I bought a gheenoe classic a few months back. I reworked the trailer immediately and fished it hard until three weeks ago. I am OCD and like putting my spin on everything so i got a few ideas and went to work. 

I decided not to do a step by step. Half because It was my first ever fiberglass and painting experience ever and I didn't want to look like a Noob and second I just wanted it done. I used wood (11/32) for the decks, mainly because it was cheap and could get it local. I called and called and nowhere within a decent drive sold any type of composite I would liked to have used. Epoxy resin from US Composites, and two part paint from CarQuest. I had a somewhat open layout with a false floor and a small front deck with a pretty crappy black paint job, but wanted something more..

























I did quiet a few things ass backwards and had do re-do a few steps because of it. I grew up building furniture with my grandfather but never something like this, glassing at first definitely kicked my butt a few times but I got the hang. 

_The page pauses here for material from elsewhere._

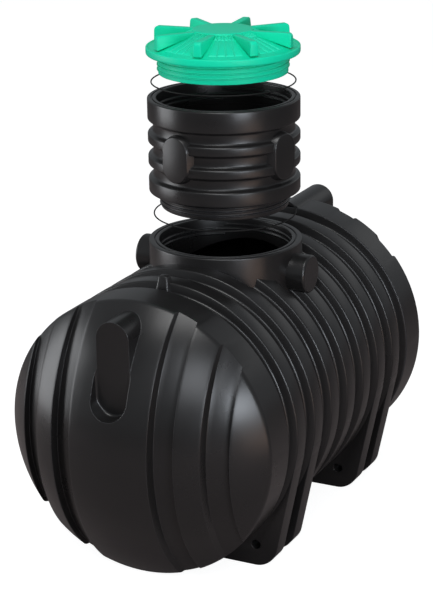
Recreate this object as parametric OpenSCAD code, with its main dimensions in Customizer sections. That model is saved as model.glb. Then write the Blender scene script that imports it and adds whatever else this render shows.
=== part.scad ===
// Septic tank with a screw-in neck extension and a screw-on lid.
// Millimetres. X is across the tank, Y runs along it with the inlet end at -Y, Z is up.
// The tank's feet stand on z = 0. The extension, the lid and both seals hang above their
// seats by the lift values below, and each joint lowers its piece onto its seat.

/* [Tank] */
// Outer diameter over the ribs of the barrel
tank_diameter = 1320; // [1000:10:1800]
// Length of the ribbed barrel between the two ends
barrel_length = 1456; // [1200:2:2400]
// Wall thickness of the moulded tank
tank_wall = 12; // [6:1:20]
// Number of ribs around the barrel
rib_count = 7; // [5:1:11]
// Width of a rib along the barrel
rib_width = 92; // [60:1:120]
// Depth of the grooves between the ribs
rib_depth = 45; // [20:1:70]
// How far each side of a rib leans
rib_draft = 10; // [2:1:20]
// Gap between the ribs and the ground
ground_gap = 5; // [0:1:40]

/* [Tank ends] */
// Length of an end from the barrel to the crown of its dome
end_length = 497; // [440:1:560]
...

It turned out really good, I could have done better painting and will repaint this summer when the weather is warmer but I love the Apple Green hull and Grey decks. I am waiting on some Strong Arm Products to come in the mail and hopefully in the next few weeks I can get up with a guy to build a poling platform and grab bar for me.

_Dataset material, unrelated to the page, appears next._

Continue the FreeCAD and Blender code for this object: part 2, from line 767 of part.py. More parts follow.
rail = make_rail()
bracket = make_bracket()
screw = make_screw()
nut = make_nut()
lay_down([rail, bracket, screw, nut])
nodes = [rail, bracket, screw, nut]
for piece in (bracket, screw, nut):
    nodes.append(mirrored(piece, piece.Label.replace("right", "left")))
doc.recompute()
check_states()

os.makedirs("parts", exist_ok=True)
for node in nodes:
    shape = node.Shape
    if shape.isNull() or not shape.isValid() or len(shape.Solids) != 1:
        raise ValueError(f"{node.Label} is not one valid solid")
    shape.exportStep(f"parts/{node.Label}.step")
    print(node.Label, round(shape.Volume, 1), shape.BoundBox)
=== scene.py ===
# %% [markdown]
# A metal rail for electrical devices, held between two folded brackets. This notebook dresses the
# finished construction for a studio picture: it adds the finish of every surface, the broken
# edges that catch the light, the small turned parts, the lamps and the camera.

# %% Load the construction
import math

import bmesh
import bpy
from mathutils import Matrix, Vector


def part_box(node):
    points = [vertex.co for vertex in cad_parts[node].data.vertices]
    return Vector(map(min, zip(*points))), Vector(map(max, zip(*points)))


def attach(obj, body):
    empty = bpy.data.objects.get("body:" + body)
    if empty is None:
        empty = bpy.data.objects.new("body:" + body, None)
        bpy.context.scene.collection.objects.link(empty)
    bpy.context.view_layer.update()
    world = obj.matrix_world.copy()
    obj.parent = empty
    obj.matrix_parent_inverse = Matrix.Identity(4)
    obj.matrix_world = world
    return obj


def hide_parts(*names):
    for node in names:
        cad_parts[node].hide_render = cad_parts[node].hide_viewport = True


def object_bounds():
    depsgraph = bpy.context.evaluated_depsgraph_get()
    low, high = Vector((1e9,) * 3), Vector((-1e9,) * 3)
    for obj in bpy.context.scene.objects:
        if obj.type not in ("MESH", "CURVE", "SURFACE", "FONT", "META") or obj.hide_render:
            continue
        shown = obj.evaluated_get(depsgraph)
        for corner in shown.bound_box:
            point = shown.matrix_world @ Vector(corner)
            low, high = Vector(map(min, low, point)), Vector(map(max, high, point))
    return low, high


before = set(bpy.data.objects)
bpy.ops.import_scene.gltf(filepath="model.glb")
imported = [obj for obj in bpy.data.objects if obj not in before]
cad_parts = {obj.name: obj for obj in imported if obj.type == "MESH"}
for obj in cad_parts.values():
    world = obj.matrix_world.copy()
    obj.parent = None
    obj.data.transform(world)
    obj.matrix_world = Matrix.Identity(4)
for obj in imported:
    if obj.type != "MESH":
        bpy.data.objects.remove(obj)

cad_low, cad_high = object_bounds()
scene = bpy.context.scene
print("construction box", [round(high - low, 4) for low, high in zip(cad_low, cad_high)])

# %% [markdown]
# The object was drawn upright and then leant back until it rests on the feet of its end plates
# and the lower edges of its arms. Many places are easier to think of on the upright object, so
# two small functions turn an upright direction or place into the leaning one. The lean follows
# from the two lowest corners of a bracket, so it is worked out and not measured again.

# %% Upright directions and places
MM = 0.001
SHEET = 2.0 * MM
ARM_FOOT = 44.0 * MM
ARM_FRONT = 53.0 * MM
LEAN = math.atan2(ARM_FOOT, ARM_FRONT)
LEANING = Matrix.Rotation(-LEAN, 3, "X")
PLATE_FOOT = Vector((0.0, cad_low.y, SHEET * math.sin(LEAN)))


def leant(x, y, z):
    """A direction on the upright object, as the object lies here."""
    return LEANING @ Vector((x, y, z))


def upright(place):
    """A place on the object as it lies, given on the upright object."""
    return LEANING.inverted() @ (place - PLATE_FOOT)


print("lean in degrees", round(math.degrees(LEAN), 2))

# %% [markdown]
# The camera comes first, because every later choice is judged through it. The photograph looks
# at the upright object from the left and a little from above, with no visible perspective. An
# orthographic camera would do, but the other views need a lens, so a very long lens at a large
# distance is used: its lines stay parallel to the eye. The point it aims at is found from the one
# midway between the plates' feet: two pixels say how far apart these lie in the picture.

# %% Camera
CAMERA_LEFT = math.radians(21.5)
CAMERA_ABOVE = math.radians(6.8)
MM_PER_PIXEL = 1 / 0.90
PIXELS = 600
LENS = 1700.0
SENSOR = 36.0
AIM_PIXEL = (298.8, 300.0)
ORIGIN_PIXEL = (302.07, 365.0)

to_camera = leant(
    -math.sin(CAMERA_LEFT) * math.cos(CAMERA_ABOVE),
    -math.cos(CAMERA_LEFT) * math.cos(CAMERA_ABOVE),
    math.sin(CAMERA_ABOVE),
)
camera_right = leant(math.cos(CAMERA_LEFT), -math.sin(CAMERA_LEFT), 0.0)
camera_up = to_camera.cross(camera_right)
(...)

Thanks to all the guys who helped along the way with info


----------



## sniperpeeps

Looks very good, nice job!


----------



## Turk

I'm impressed. Great work.


----------



## hjorgan

Nice!


----------



## johnboatjosh

Turned out very nice, congrats!!


----------



## lucky

That looks tight! Very nice work! LIke the color too.


----------



## joseph_zlnsk

Yep very impressed. I want to do something like that one day. Very nice job. I'm curious did you use marine grade plywood, pressure treated or just plain plywood?


----------



## MerkDeez

Thanks everyone
Regular ply, I have read everywhere that treated is not a good choice because it's wet and also weighs more. Plus it is completely sealed with resin. If we had a supply store that sold a good composite I would have spent the extra coin to save weight and know it would never rot. I maybe added 30lbs so it worked out either way. 
I want to wait a week or two and sell a few things this weekend that are in my garage and bring the boat to you for the fab work. I'll shoot you a text


----------



## Pompano Joe

Absolutely beautiful! Outstanding job!


----------



## jasoncooperpcola

What a great looking color scheme. Nothing like adding your own touch to a boat.


----------



## joseph_zlnsk

So where do you fish that boat in a bayou or a bay, river? It's cool. I thought regular ply would be fine also. They make some special marine plywood but I think its like 100+ dollars a sheet. Great job again


----------



## Spoolin Up

Nice ride man


----------



## MerkDeez

This boat will be mainly my "travel" boat.. Hopefully I can add some bone, poon, and permit pics in the coming months on this thread. Other then that I will fish winters in the upper bays but this thing can do it all. They have a HUGE following and have Gheenoe rally's all over the place.
Customgheenoe.com


----------



## joseph_zlnsk

Poleing platform built for the gheenoe


----------